— EXERCISE —
Beginning with the very first line, please reproduce the entries exactly through the line containing "nodes: the frame's nodes by name.".

Stored records
[Begin]

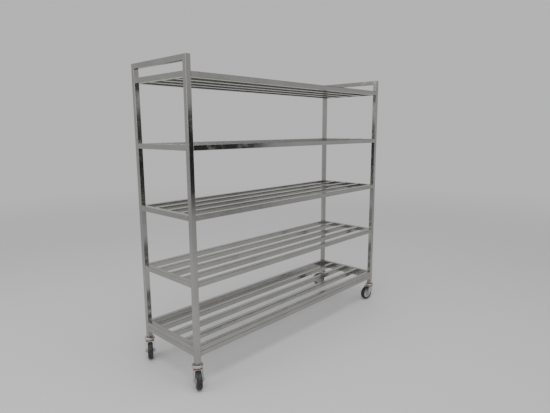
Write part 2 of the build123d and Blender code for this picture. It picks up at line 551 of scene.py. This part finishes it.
@dataclass(frozen=True)
class Rack:
    """The rack's CAD nodes, dressed by what each one is."""

    nodes: dict[str, bpy.types.Object]

    def dress(self) -> None:
        """Give every node its finish."""
        for node, thing in self.nodes.items():
            thing.data.materials.clear()
            thing.data.materials.append(self.finish(node).material())

    def finish(self, node: str) -> Finish:
        """Choose a finish from a node's name.

        Args:
            node: the node's name.

        Returns:
            The finish of a caster's piece, or of a tube with its grain along it.
        """
        if node.startswith("caster"):
            return CASTER_FINISHES[node.rsplit("_", 1)[1]]
        if node.startswith("post"):
            return TUBE_FINISHES[Run.ALONG_Z]
        if node.endswith(("left", "right")):
            return TUBE_FINISHES[Run.ALONG_Y]
        return TUBE_FINISHES[Run.ALONG_X]


@dataclass
class Welds:
    """The beads round the ends of the level tubes, where they meet a post or a rail."""

    radius: float = 0.0017
    sunk: float = 0.0008
    corner: float = 0.0025
    ripple: float = 0.12
    ripples: int = 24
    steps_per_ripple: int = 4
    sides: int = 6
    slats_per_shelf: int = 3

    def build(self, nodes: dict[str, bpy.types.Object]) -> bpy.types.Object:
        """Make every bead as one piece that rides on the frame.

        Args:
            nodes: the frame's nodes by name.

        Returns:
            The finished piece.
        """
        form = bmesh.new()
        for node, thing in nodes.items():
            if "_rail_" in node:
                self.both_ends(form, *self.box(thing))
            elif node.endswith("_slats"):
                for low, high in self.slat_boxes(*self.box(thing)):
                    self.both_ends(form, low, high)
        bmesh.ops.recalc_face_normals(form, faces=form.faces)
        mesh = bpy.data.meshes.new("frame_welds")
        form.to_mesh(mesh)
        form.free()
        mesh.shade_smooth()
        mesh.materials.append(WELD.material())
        piece = bpy.data.objects.new("frame_welds", mesh)
        bpy.context.scene.collection.objects.link(piece)
        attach(piece, "frame")
        return piece

    def box(self, thing: bpy.types.Object) -> tuple[Vector, Vector]:
        """Return the low and high corners of a node."""
        corners = [thing.matrix_world @ Vector(corner) for corner in thing.bound_box]
        low = Vector(min(corner[axis] for corner in corners) for axis in range(3))
        high = Vector(max(corner[axis] for corner in corners) for axis in range(3))
        return low, high

    def slat_boxes(self, low: Vector, high: Vector) -> list[tuple[Vector, Vector]]:
        """Split the box of a shelf's slats into one box for each tube."""
        width = high.z - low.z
        pitch = (high.y - low.y - width) / (self.slats_per_shelf - 1)
        starts = [low.y + pitch * row for row in range(self.slats_per_shelf)]
        return [(Vector((low.x, y, low.z)), Vector((high.x, y + width, high.z))) for y in starts]

    def both_ends(self, form: bmesh.types.BMesh, low: Vector, high: Vector) -> None:
        """Lay a bead round both ends of one tube.

        Args:
            form: the mesh that takes the beads.
            low: the low corner of the tube's box.
            high: the high corner of the tube's box.
        """
        size = high - low
        along = max(range(3), key=lambda axis: size[axis])
        across, up = [axis for axis in range(3) if axis != along]
        centre = (low + high) / 2
        half = size[up] / 2 - self.sunk
        for end in (low[along], high[along]):
            centre[along] = end
            self.bead(form, centre, along, across, up, half)

    def bead(
        self, form: bmesh.types.BMesh, centre: Vector, along: int, across: int, up: int, half: float
    ) -> None:
        """Sweep a rippled circle round a square with rounded corners.

        Args:
            form: the mesh that takes the bead.
            centre: the middle of the tube's end.
            along: the axis that the tube runs on.
            across: one axis of the tube's section.
            up: the other axis of the section.
            half: from the tube's middle to the bead's middle line.
        """
        steps = self.ripples * self.steps_per_ripple
        inner = half - self.corner
        rings = []
        for step in range(steps):
            angle = 2 * math.pi * step / steps
            way = Vector((math.cos(angle), math.sin(angle)))
            reach = half / max(abs(way.x), abs(way.y))
            core = Vector(max(-inner, min(inner, part * reach)) for part in way)
            out = (way * reach - core).normalized()
            middle = core + out * self.corner
            swell = self.radius * (1 + self.ripple * math.sin(2 * math.pi * step / self.steps_per_ripple))
            ring = []
            for side in range(self.sides):
                turn = 2 * math.pi * side / self.sides
                place = centre.copy()
                place[across] += middle.x + out.x * swell * math.cos(turn)
                place[up] += middle.y + out.y * swell * math.cos(turn)
                place[along] += swell * math.sin(turn)
                ring.append(form.verts.new(place))
            rings.append(ring)
        for ring, following in zip(rings, rings[1:] + rings[:1]):
            for side in range(self.sides):
                other = (side + 1) % self.sides
                form.faces.new((ring[side], ring[other], following[other], following[side]))


def main() -> None:
    """Build the studio, dress the rack and lay its welds."""
    logging.basicConfig(level=logging.INFO, format="%(message)s")
    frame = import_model()
    Studio().build()
    Rack(frame["nodes"]).dress()
    LOG.info("rack: %d nodes dressed", len(frame["nodes"]))
    welds = Welds().build(frame["nodes"])
    LOG.info("%s: %d faces", welds.name, len(welds.data.polygons))


if __name__ == "__main__":
    main()
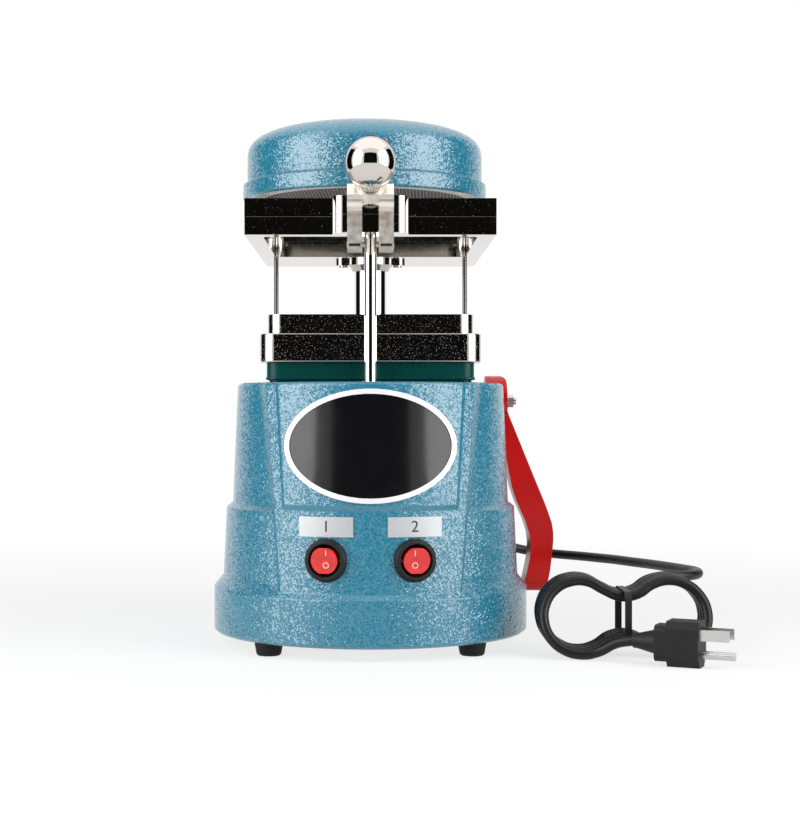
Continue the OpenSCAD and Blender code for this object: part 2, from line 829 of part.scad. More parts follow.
// Plan of a film frame with its front lug
module frame_shape(rear, corner) {
    difference() {
        union() {
            translate([-frame_half, -frame_half]) square([frame_w, frame_half + rear - corner]);
            translate([-frame_half + corner, 0]) square([frame_w - 2 * corner, rear]);
            for (x = [-1, 1])
                translate([x * (frame_half - corner), rear - corner]) circle(corner, $fn = 32);
            translate([-lug_half, -frame_half - lug_out + 8]) square([2 * lug_half, lug_out]);
            translate([-lug_half + 8, -frame_half - lug_out]) square([2 * lug_half - 16, lug_out]);
            for (x = [-1, 1])
                translate([x * (lug_half - 8), -frame_half - lug_out + 8]) circle(8, $fn = 40);
        }
        round_square(frame_open, frame_open, 6);
    }
}

module lower_frame() {
    color("#8d8a85") difference() {
        union() {
            translate([0, 0, frame_z]) linear_extrude(frame_t) frame_shape(frame_rear, 10);
            for (x = [-46, 46]) translate([x - 4, hinge_y - 4, frame_top - 1]) cube([8, 8, 6]);
            for (x = [-46, 46]) translate([x - 4, hinge_y, frame_top + 5])
                rotate([0, 90, 0]) cylinder(h = 8, r = 4);
        }
        translate([0, column_y, frame_z - 1]) cylinder(h = frame_t + 2, r = column_d / 2);
        translate([0, -rod_y, frame_z - 1]) cylinder(h = 8, r = rod_d / 2);
        for (x = [-thin_x, thin_x])
            translate([x, thin_y, frame_z - 1]) cylinder(h = 7, r = thin_d / 2);
        for (x = [-46, 46]) translate([x - 5, hinge_y, frame_top + 5])
            rotate([0, 90, 0]) cylinder(h = 10, r = 2, $fn = 32);
    }
}

// Turns what points along +Z from the origin onto the clamp screw's line, from its seat
module on_screw_line(t) {
    translate([0, seat_y, seat_z]) rotate([90 - screw_tilt, 0, 0]) translate([0, 0, t]) children();
}

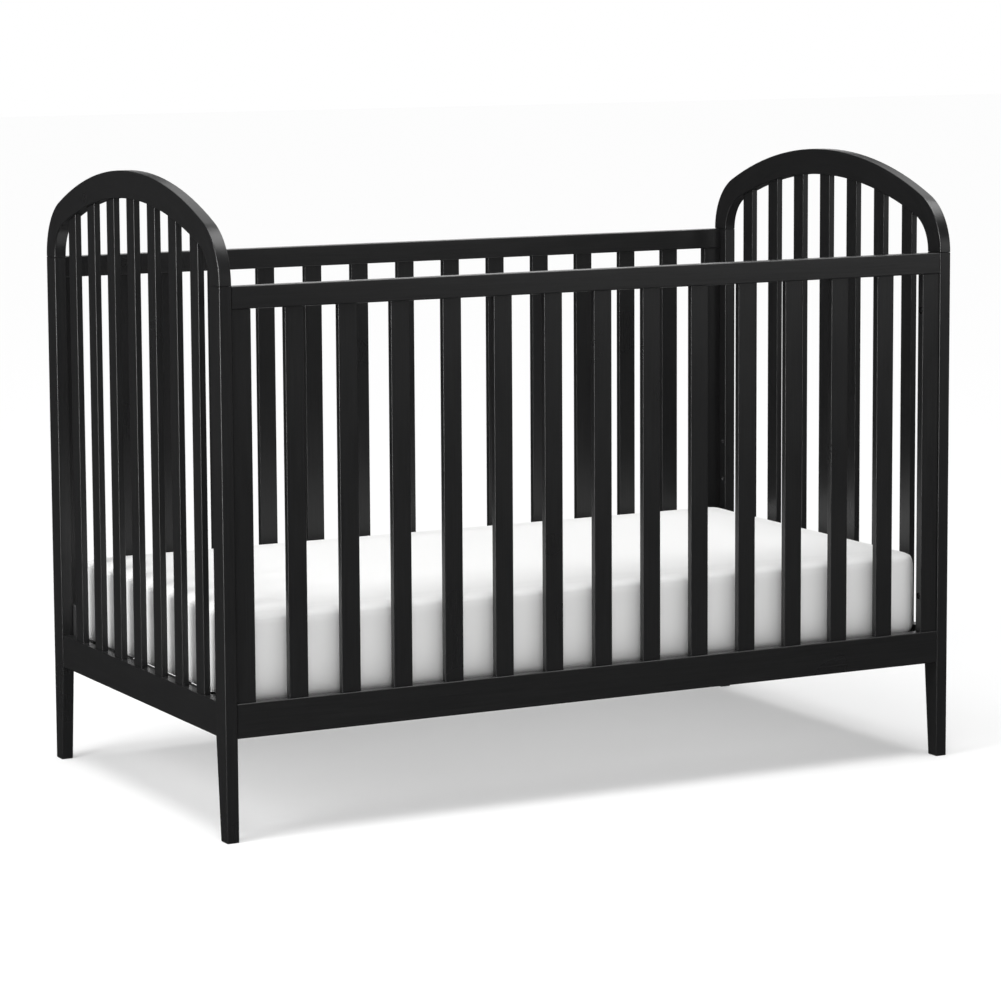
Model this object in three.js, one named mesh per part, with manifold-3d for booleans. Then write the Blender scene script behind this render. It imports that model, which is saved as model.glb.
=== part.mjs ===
// Full-size baby crib in black painted wood, with arched ends and flat slats on all four sides.
// Two end panels carry a front and a back panel, bolted to the posts along the crib's length.
// A steel spring support hangs inside on the posts, in one of four heights, and holds the mattress.
// Millimetres. X runs along the crib, Y from front to back, Z up, origin on the floor at the centre.
import * as THREE from "three";
import { mergeVertices } from "three/addons/utils/BufferGeometryUtils.js";
import Module from "manifold-3d";

// Inside of the crib: the standard opening for a full-size crib mattress.
const INTERIOR_LENGTH = 1330;
const INTERIOR_WIDTH = 711;
const GAP = 0.3; // play between pieces that touch
const OVERCUT = 1; // how far a cutting tool runs past the face that it opens

// End posts. The leg's inner side tapers from the underside of the rails to the foot.
const POST_THICK = 21; // along X
const POST_WIDTH = 40; // along Y
const FOOT_WIDTH = 26;
const SEAM_Z = 884; // where the arch stands on its posts

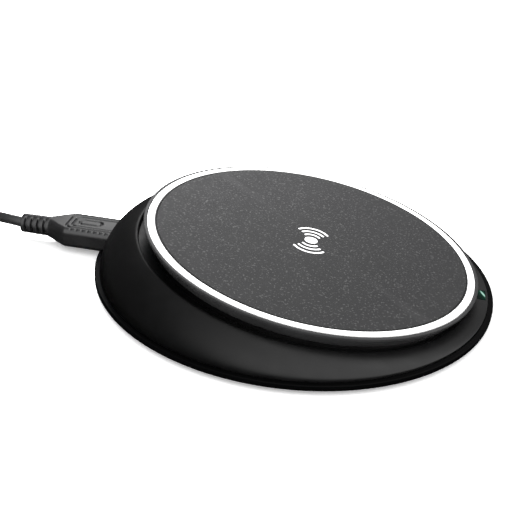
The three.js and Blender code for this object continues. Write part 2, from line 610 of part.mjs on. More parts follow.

[End]

— COMPLETE ANSWER —
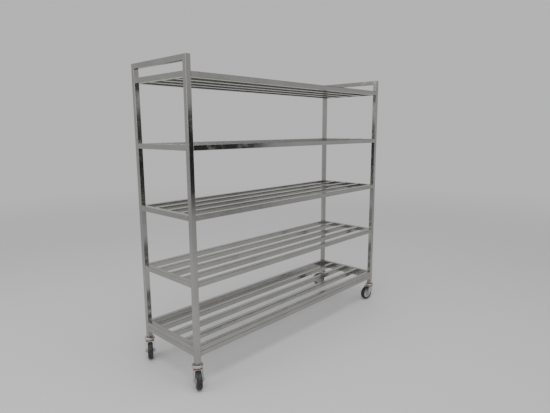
Write part 2 of the build123d and Blender code for this picture. It picks up at line 551 of scene.py. This part finishes it.
@dataclass(frozen=True)
class Rack:
    """The rack's CAD nodes, dressed by what each one is."""

    nodes: dict[str, bpy.types.Object]

    def dress(self) -> None:
        """Give every node its finish."""
        for node, thing in self.nodes.items():
            thing.data.materials.clear()
            thing.data.materials.append(self.finish(node).material())

    def finish(self, node: str) -> Finish:
        """Choose a finish from a node's name.

        Args:
            node: the node's name.

        Returns:
            The finish of a caster's piece, or of a tube with its grain along it.
        """
        if node.startswith("caster"):
            return CASTER_FINISHES[node.rsplit("_", 1)[1]]
        if node.startswith("post"):
            return TUBE_FINISHES[Run.ALONG_Z]
        if node.endswith(("left", "right")):
            return TUBE_FINISHES[Run.ALONG_Y]
        return TUBE_FINISHES[Run.ALONG_X]


@dataclass
class Welds:
    """The beads round the ends of the level tubes, where they meet a post or a rail."""

    radius: float = 0.0017
    sunk: float = 0.0008
    corner: float = 0.0025
    ripple: float = 0.12
    ripples: int = 24
    steps_per_ripple: int = 4
    sides: int = 6
    slats_per_shelf: int = 3

    def build(self, nodes: dict[str, bpy.types.Object]) -> bpy.types.Object:
        """Make every bead as one piece that rides on the frame.

        Args:
            nodes: the frame's nodes by name.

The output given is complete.